Risk of defaults on tax-free bonds overblown, says bank's head of fixed-income group
There’s a powerful positive feedback loop working that will boost the U.S. economy and stock market this year, said Larry Adams, U.S. chief investment strategist of Deutsche Bank Private Wealth Management. The group manages $427 billion in global assets and $123 billion in the Americas.
Between a suddenly pro-business President Obama, an accommodative Fed, and increasingly confident consumers and businesses, Mr. Adam has a target of 1,400 on the S&P 500 by year-end and thinks investors will continue to shift money into riskier assets. “It’s all about putting a security blanket on the economy,” he said at a press briefing this morning.

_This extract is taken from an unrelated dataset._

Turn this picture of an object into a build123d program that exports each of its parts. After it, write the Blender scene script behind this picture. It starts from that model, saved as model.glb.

Slowly, consumers appear to be getting comfortable with the recovery. That’s not the case for municipal bonds, with investors stampeding out of tax-exempt funds. But the pall currently hanging over munis actually presents a great opportunity, Gary Pollack, Deutsche’s head of fixed-income trading, said.
Indeed, Mr. Pollack said investors should be looking for bargains in the municipal bond market. By his lights, predictions of a muni meltdown are vastly overstated. Despite the serious fiscal problems facing many states and municipalities, the risk of defaults is low. If states and municipalities want to continue to access the bond market — and keep their cost of borrowing from skyrocketing — they will most certainly make their debt payments, Mr. Pollack said.

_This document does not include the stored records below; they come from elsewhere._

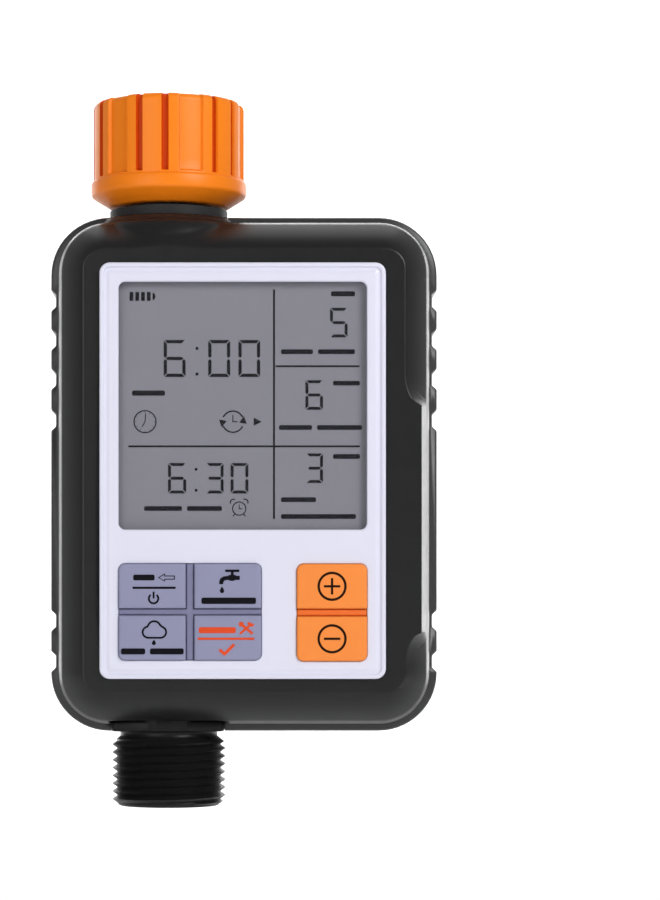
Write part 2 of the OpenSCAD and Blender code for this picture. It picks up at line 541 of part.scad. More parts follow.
// conical contact springs drawn as stacked wire rings on a stub
module spring(x, z0, s) translate([x, cell_y, z0]) union() {
  for (k = [0:3]) translate([0, 0, s*(0.35 + k*0.6)]) rotate_extrude() translate([3.4 - k*0.45, 0]) circle(0.33, $fn = 16);
  translate([-0.4, -3.6, s > 0 ? 0 : -2.3]) cube([0.8, 7.2, 2.3]);
}
module battery_springs() color([0.8, 0.8, 0.82]) { spring(cell_x[0], -81.2, 1); spring(cell_x[1], -27.8, -1); }
module battery_plates() color([0.8, 0.8, 0.82]) union() {
  box(25.5, 38.5, 8, 18, -81.7, -81.2);
  box(41.5, 54.5, 8, 18, -81.7, -81.2);
  translate([cell_x[1], cell_y, -81.25]) cylinder(h = 0.45, r = 2);
  box(25.5, 54.5, 8, 18, -27.8, -27.3);
  translate([cell_x[0], cell_y, -28.2]) cylinder(h = 0.45, r = 2);
}
module battery_door() color([0.22, 0.22, 0.23]) difference() {
  union() {
    box(22, 58, 21.6, y_back, -82.9, -25.8);
    box(35, 45, 21.6, y_back, -26, -19.2);
    for (x = [25.5, 44.5]) union() {
      xcyl(hinge_y, hinge_z, x, x + 7.5, 1);
      box(x, x + 7.5, 22, y_back, hinge_z, -82.5);
    }
  }
  xcyl(hinge_y, hinge_z, 20, 60, 0.57);
  ycyl(40, -22.8, 20, 26, 1.85);
  ycyl(40, -22.8, 22.6, 26, 3.2);
}
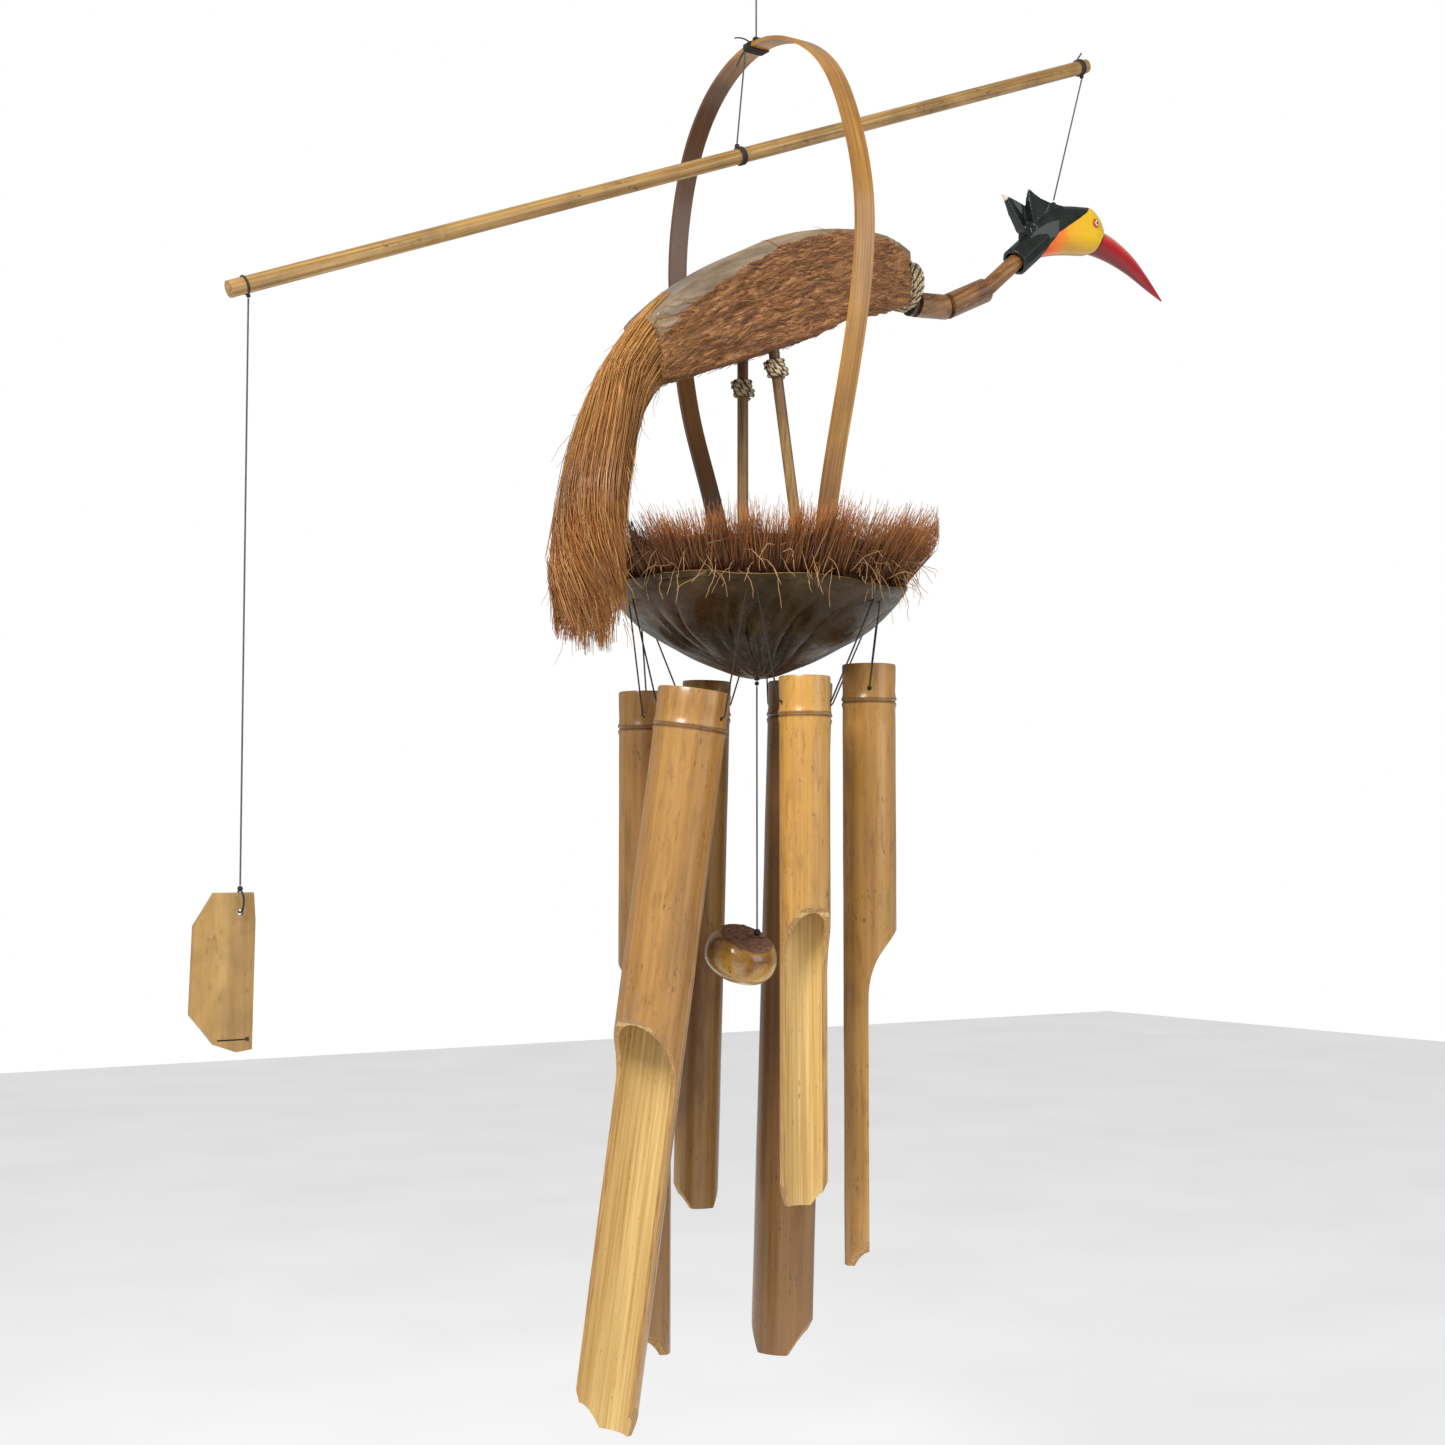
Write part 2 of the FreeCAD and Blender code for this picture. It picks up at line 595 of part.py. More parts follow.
# ---- assembly ----
def build():
    parts = {}
    parts["hanging_ring"] = loop(V(0, 0, 0), V(0, 1, 0), RING_RADIUS, RING_WIRE / 2)
    wire = V(0, 0, -RING_RADIUS)
    parts["ring_loop"] = fuse([loop(wire, V(1, 0, 0), 2.5, 0.6), ball(wire - V(0, 0, 3.8), 1.4)])
    parts["hanging_cord"] = cord("hanging_cord", [wire - V(0, 0, 5.2), V(0, 0, HOOP_TOP + 8.3)])
    strip = hoop()
    parts["hoop"] = strip
    parts["hoop_lashing"] = hoop_lashing(strip)
    parts["bowl_shell"] = bowl_shell()
    parts["bowl_fringe"] = bowl_fringe()
    parts["bowl_lacing"] = bowl_lacing()
    parts["tip_knot"] = ball(V(0, 0, BOWL_TIP - 2.6), 2.5)

    block = body_block()
    skin, husk = back_skin(block)
    husk = fuse([husk, husk_stub()]).cut(skin)
    parts["back_skin"] = skin
    for name, near in (("near", True), ("far", False)):
        parts["leg_" + name] = leg(near, husk)
        parts["knee_knot_" + name] = knee_knot(near)
    parts["body_husk"] = husk
    parts["tail"] = tail().cut(husk).cut(skin).cut(parts["bowl_fringe"])
    parts["neck_wrap"] = neck_wrap().cut(husk).cut(skin)
    parts["neck_collar"] = neck_collar()

    parts["beam"] = beam()
    parts["beam_knot"] = beam_knot()
    parts["beam_tip_knot"] = beam_tip_knot()
    parts["sail_loop"] = sail_loop().cut(parts["beam"])
    lashing_side = V(-HOOP_WIDTH / 2 - 2.2, 0, HOOP_TOP - 5.6)
    beam_top = BEAM_PIVOT + V(0, 0, 2.2)
    parts["beam_cord"] = cord("beam_cord", [lashing_side, beam_top])
    sail_top = SAIL_PIVOT - V(0, 0, 1.8)
    sail_end = V(SAIL_PIVOT.x, 0, SAIL_TOP + 4.4)
    parts["sail_cord"] = cord("sail_cord", [sail_top, sail_end])
    parts["sail"] = sail()
    parts["sail_knot"] = sail_knot().cut(parts["sail"])

    for k in range(3):
        parts["neck_segment_%d" % (k + 1)] = neck_segment(k)
    parts["neck_cord_1"] = neck_cord(0)
    parts["neck_cord_2"] = neck_cord(1)
    skull = head()
    parts["beak"] = beak()
    parts["head"] = skull
    parts["crest"] = crest(skull)
    parts["eye_left"] = eye(1, skull)
    parts["eye_right"] = eye(-1, skull)
    parts["crown_knot"] = ball(V(287, 0, -120.6), 2.4).cut(skull)
    parts["head_cord"] = cord("head_cord", list(head_cord_ends()))

    tip = V(0, 0, BOWL_TIP - 7.0)
    parts["clapper_loop"] = ball(tip, 1.6)
    disc = clapper()
    parts["clapper"] = disc
    parts["clapper_knot"] = clapper_knot(disc)
    cord_end = V(0, 0, -CLAPPER_DROP + 18.6)
    parts["clapper_cord"] = cord("clapper_cord", [tip - V(0, 0, 1.9), cord_end])

    for k, spec in enumerate(TUBES):
        parts["tube_%d" % (k + 1)] = tube(spec)
        if abs(spec[6]) > 3:
            # a tube that leans this much has no straight way down its bore past its own tongue
            parts["tube_%d" % (k + 1)], parts["tube_%d_tongue" % (k + 1)] = split_at_mouth(tube(spec), spec)
        parts["chime_cord_%d" % (k + 1)] = chime_cord(k + 1, spec)
    return parts


def main():
    for name, point in (("beam", BEAM_PIVOT), ("sail", SAIL_PIVOT), ("tip", TIP_PIVOT)):
        print("pivot", name, round(point.x, 2), round(point.z, 2))
    print("hinge radius", LACING_RADIUS * math.cos(math.radians(30)), "height", bowl_height(LACING_RADIUS))
    os.makedirs("parts", exist_ok=True)
    for name, shape in build().items():
        if not shape.isValid() or not shape.Solids:
            print("PROBLEM", name, shape.isValid(), len(shape.Solids))
        shape.exportStep("parts/%s.step" % name)
        box = shape.BoundBox
        print("%-16s %d solids %9.0f mm3  X %.0f..%.0f Y %.0f..%.0f Z %.0f..%.0f" % (
            name, len(shape.Solids), shape.Volume, box.XMin, box.XMax, box.YMin, box.YMax, box.ZMin, box.ZMax))


main()
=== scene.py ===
import math
import random

import bmesh
import bpy
from mathutils import Matrix, Vector, noise


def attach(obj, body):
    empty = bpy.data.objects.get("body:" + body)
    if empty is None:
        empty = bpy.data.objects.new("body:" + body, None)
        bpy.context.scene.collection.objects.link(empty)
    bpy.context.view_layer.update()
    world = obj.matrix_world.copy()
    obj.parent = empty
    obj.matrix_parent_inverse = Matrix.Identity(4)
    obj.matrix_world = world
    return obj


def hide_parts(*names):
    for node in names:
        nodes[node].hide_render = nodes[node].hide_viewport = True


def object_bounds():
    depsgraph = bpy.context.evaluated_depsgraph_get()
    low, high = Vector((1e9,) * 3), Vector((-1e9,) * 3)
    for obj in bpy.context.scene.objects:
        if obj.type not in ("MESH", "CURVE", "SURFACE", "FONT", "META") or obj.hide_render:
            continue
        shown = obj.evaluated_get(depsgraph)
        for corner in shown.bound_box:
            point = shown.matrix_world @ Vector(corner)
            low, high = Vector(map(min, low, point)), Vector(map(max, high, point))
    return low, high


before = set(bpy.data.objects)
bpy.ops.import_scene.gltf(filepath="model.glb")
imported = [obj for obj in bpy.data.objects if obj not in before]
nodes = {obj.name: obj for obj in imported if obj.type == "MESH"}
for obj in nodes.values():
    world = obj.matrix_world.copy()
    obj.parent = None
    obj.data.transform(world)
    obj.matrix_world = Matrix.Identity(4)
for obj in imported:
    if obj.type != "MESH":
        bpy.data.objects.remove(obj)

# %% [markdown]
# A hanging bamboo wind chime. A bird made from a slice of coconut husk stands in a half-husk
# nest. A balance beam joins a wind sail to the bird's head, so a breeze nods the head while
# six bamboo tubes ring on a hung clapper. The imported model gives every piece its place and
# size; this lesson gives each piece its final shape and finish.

cad_low, cad_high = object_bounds()
print("model box", [round(v, 3) for v in cad_low], [round(v, 3) for v in cad_high])
FACING = math.radians(33)      # the viewer stands this far round from straight on
MM = 0.001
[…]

He also noted that debt service costs for larger issuers typically represent about 5% of their operating budgets — no small sum, but certainly manageable for most issuers.
Smaller municipalities with declining tax bases represent significant risks, but the wave of widespread defaults recently predicted by Meredith Whitney are highly unlikely, said Mr. Pollack. The improving economy will help as well. With the stabilizing housing market and rising consumer expenditures, property and sales tax revenues should rise. “We’ll see a trough in the muni market in the next couple of months and credit quality will begin improving by the middle of the year,” Mr. Pollack said.
Meanwhile, Mr. Adam expects institutions to continue raising their equity allocations toward the historical norm of 55%, which would pump about $170 billion into the stock market this year. Retail equity investors should contribute $250 billion. Add in the roughly $300 billion in stock buybacks from cash-rich companies and the supply/demand picture looks very strong over the next twelve months, he suggested. “The theme is investors continuing to search for yield.”
The trend holds true in the fixed-income markets as well, with investors looking for riskier, higher-yielding credits. “The spreads will narrow and defaults will fall,” said Mr. Adam. That being the case, an allocation to high-yield issues and some emerging market debt is in order, he said.